Ertesi gün ise Ankara Emniyetinden konu ile ilgili bir açıklama geldi. Emniyet iki şey söylüyordu. Gözaltına alınan direndi ve babası FETÖ’cü. Ben bile tacizci polisin açığa alınmasını beklerken, emniyetin yaptığı açıklama gerçekten çok şaşırtıcı. Artık iş çığırından çıkmış. Anayasa, yasa tanınmıyor. Bunu çoktan beri görüyoruz. Artık, ahlaki ve dini değerler de dikkate alınmıyor. Emniyet adına açıklama yapana da, kadına cinsel taciz uygulayana da sorsanız; size ne kadar dindar, ne kadar delikanlı, ne kadar aile babası olduklarını anlatırlar.

Diyanet İşleri Başkanlığı gençlerin hızla dinden uzaklaştığından şikayetçi; her konuda açıklama yapmayı görev bilen Diyanet bu tür konularda sessiz kalıyor. Gençler senin peşinden niye gitsin?

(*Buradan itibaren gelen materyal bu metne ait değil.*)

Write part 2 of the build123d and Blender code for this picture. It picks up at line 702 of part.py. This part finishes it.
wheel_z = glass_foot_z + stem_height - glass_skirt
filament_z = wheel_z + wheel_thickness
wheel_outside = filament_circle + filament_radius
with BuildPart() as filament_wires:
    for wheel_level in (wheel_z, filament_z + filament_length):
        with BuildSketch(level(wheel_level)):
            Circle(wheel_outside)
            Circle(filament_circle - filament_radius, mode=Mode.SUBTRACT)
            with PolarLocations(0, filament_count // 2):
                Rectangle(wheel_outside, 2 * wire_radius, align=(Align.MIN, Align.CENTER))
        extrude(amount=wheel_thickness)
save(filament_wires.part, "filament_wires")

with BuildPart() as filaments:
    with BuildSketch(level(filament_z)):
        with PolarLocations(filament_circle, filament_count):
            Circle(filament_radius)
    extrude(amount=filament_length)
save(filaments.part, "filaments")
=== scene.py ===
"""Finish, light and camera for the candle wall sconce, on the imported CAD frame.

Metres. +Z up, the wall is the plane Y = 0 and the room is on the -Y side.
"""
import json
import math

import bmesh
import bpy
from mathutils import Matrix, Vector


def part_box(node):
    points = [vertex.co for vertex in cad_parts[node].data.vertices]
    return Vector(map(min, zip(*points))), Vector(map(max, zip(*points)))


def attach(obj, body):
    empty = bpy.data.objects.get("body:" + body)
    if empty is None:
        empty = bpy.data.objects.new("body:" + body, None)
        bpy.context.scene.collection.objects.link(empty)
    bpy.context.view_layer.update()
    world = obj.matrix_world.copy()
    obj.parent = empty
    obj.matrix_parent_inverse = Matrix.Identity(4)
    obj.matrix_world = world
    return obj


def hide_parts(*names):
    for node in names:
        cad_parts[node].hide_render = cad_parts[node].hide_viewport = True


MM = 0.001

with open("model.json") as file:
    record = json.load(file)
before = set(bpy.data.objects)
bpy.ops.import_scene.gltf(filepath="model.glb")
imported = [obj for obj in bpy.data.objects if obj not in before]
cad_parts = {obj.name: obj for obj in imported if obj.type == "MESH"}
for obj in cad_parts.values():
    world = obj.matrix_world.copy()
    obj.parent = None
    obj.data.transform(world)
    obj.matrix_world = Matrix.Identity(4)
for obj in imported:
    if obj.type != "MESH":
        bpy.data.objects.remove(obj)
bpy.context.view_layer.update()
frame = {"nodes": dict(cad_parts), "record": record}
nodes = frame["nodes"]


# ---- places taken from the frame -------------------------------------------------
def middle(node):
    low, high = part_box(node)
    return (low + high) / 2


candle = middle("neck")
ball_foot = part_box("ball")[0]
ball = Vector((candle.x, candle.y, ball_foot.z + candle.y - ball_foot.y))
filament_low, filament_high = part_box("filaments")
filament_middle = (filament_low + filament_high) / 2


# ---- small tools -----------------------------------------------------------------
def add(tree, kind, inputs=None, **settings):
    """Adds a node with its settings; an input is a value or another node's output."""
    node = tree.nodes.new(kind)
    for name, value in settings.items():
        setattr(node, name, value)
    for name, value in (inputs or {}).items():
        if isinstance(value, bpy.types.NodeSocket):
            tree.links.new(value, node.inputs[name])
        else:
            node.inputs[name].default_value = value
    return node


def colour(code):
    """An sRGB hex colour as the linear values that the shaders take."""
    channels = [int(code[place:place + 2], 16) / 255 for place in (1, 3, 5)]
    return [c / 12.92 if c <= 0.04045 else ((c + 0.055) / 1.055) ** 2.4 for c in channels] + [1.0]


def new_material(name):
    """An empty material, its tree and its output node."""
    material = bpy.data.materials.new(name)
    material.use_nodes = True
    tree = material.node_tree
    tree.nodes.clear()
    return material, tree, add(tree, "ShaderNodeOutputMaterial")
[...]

Hukuksuzluk ve yozlaşma her alanda. Fenerbahçe Başkanı Ali Koç, TFF Başkanı Demirören hakkında birkaç söz ediyor; bunları gazeteci olmanın asgari gereği olarak Fanatik’te yayınlayan genel yayın yönetmeni işten atılıyor. Bütün gazeteler spor basını açısından flaş haber olan bir açıklamayı senin gazeten yazmasın mı? O zaman senin gazeteni millet neden okusun? Onun adını gazete koyma, Demirören halkla ilişkiler bülteni koy daha dürüst davranmış olursun.

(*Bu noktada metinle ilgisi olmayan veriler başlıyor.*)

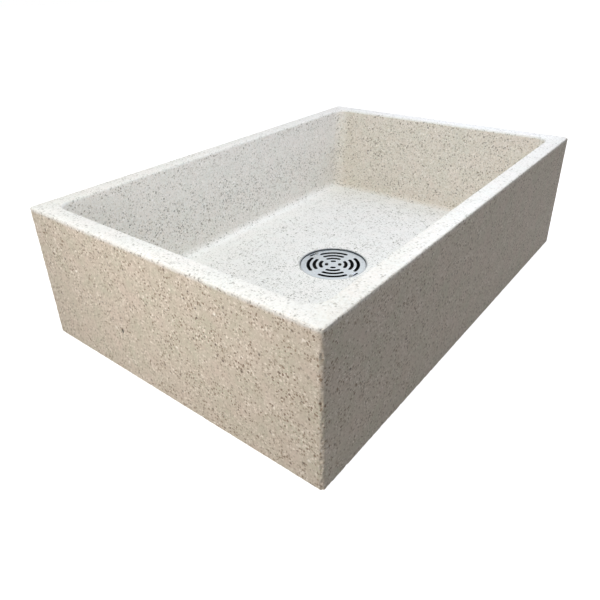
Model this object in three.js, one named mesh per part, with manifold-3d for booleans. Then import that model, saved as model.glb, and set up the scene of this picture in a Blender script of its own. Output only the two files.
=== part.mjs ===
// A precast terrazzo mop service sink: a low open basin with a stainless drain cast into
// the middle of its floor. Millimetres. X runs along the short sides, Y along the long
// sides and Z up. The origin is the centre of the underside.

import * as THREE from 'three';
import { mergeVertices } from 'three/addons/utils/BufferGeometryUtils.js';
import Module from 'manifold-3d';

const wasm = await Module();
wasm.setup();

// ---------------------------------------------------------------- driving dimensions

// Basin casting
const basinWidth = 609.6;
const basinLength = 914.4;
const basinHeight = 250.8;
const rimWidth = 31.75;
const rimOuterEdgeRadius = 2;
const rimInnerEdgeRadius = 3;
const outerCornerRadius = 6;
const footChamfer = 2;
const wellCornerRadius = 28;
const sideWallDraft = 5;
const endWallDraft = 24;
const coveRadius = 18;
const floorCornerRadius = 16;
const floorHeightAtWalls = 46;
const floorHeightAtDrain = 42.4;
const drainLandMargin = 8;
const drainLandCornerRadius = 40;

// Strainer plate
const strainerDiameter = 137;
const strainerThickness = 1.2;
const strainerSink = 3;
const bridgeCount = 4;
const bridgeAngleDeg = -11.7;
const slotWidth = 7.2;
const slotRingPitch = 13;
const firstSlotRingRadius = 14;
const slotRingCount = 4;
const bridgeSpanDeg = 21.5;
const innerBridgeSpanDeg = 42;
const screwSlotRadius = 62.2;
const screwSlotWidth = 4.6;
const screwSlotSpanDeg = 20.5;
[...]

AKP iktidarı toplumu öyle bir hale getirdi ki, benden olmayana her şey mübah anlayışı yaşam felsefesi oldu. AKP’li bir kadına tacizci polisin yaptığı yapılsa; iktidarın ve yandaşlarının tavrını seyreyleyin. “Türbanlı bacımız” diye başlarlar ve şehir şehir dolaşıp meydanlarda olayı anlatırlar. Ama şimdi türbanlı bacımız değil. Babası ‘FETÖ’cüymüş! TAYAD eylemine katılmış! Polise direnmiş!. Binlerce kadın polis niye istihdam ediliyor? Gözaltına alınan IŞİD’çi kadınların etrafındaki kadın polisler ne oldu? Onlar sadece “bacılarınız” için mi?

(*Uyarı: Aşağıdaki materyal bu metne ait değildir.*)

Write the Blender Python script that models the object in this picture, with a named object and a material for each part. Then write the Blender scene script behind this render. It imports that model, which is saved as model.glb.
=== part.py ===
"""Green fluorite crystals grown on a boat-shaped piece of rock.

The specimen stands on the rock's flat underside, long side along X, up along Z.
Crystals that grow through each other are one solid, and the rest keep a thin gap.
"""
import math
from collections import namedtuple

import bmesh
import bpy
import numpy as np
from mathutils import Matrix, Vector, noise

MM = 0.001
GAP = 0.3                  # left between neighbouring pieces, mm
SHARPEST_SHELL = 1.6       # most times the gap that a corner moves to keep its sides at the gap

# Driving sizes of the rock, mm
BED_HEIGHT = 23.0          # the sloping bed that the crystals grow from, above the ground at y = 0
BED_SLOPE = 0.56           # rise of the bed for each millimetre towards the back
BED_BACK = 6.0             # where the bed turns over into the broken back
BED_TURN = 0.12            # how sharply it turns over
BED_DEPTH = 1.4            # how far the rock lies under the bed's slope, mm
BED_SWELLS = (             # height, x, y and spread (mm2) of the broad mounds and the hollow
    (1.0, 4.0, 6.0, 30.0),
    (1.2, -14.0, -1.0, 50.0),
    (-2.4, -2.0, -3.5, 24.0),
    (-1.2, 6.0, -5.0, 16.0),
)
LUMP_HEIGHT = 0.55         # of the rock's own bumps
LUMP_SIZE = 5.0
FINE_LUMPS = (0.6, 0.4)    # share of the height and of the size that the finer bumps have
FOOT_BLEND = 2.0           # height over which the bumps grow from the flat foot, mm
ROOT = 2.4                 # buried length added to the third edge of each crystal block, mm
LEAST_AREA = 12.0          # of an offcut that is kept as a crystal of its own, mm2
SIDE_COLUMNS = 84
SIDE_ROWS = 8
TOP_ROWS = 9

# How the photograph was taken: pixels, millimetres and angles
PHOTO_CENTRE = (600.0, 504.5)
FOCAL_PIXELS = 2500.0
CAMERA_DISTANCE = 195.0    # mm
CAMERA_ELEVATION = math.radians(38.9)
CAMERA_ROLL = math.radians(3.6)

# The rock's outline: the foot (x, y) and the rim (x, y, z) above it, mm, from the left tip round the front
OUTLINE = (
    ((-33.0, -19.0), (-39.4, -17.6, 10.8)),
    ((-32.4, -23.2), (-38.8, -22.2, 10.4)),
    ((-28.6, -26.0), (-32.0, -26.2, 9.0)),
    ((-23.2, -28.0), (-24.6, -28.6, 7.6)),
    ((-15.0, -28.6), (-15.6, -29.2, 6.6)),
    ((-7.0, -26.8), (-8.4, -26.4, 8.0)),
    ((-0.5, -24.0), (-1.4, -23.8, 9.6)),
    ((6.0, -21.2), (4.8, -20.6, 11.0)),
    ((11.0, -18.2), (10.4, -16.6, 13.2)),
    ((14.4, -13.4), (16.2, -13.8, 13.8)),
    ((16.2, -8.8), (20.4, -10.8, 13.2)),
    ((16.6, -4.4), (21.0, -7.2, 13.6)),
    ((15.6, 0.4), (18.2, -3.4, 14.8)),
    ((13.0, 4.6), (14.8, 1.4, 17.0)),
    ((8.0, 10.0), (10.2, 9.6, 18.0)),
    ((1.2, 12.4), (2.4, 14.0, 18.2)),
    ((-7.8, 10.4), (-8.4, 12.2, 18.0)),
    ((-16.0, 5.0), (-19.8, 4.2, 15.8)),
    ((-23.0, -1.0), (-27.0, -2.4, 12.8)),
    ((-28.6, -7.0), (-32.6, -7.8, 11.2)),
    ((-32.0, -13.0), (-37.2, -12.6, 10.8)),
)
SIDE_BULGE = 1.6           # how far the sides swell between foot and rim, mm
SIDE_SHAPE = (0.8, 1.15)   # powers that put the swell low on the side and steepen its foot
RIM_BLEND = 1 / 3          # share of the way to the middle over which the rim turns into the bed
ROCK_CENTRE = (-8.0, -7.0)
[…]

Anlayacağınızı sanmıyorum ama Anayasa ve yasalara göre; tacizci polisin derhal açığa alınıp yargılanması ve cezalandırılması yasa gereğidir. Tabii, bu kişi bir daha polislik de yapamaz. Direniyor dediklerinizi yasaya aykırı olarak gözaltına alıyorsunuz. Gözaltına alıyorsunuz bir saat sonra bırakmak zorunda kalıyorsunuz. Çünkü, yasalar bunu emrediyor. Onlarca gözaltına alıp bıraktıklarınıza dava açıp ceza da veremiyorsunuz. Çünkü ortada bir suç yok. Elinde bir dövizle sokakta bir köşede duranı gözaltına almayın.

Bir de, insanları babasının, kardeşinin, amcasının siyasi düşüncelerinden ötürü yargılamayın. On binlerce yurttaşı bir yakınının siyasi kimliği nedeniyle işinden attınız, güvenlik soruşturması yapıyoruz diye işe almadınız. Devlete sadakat talep ettiniz. Bunların Nazilerin Yahudilere yaptıkları ile nitelik farkı yok. Yurttaşları siyasi düşüncesi, etnik kimliği, dini ya da mezhebi nedeniyle kategorize edip; her birine farklı davranamazsınız. Suç ve ceza şahsidir. Kimseyi yakınının işlediği suçtan ötürü cezalandıramazsınız. Hiçbir yurttaştan devlete sadakat göstermesini talep edemezsiniz. Devlet yurttaşlara hizmet için var olması gereken bir araçtır. Kutsal falan değildir. İnsan devlet için değil, devlet insan içindir. Yaptıklarınızı vaktiyle faşist devletler yaptı dediğimizde kızıyorsunuz. Davalar açıp süründürmeye çalışıyorsunuz. Açtığınız davalar da yargıladıklarınızı haklı kılıyor, aldırmıyorsunuz. Toplumu çürütüyorsunuz. Kadın cinayetleri artıyor. Dolandırıcılık artıyor. Saygısızlık artıyor. Kendini satanların sayısı artıyor. Cehalet artıyor.

Daha ne kadar böyle devam edebileceğinizi sanıyorsunuz?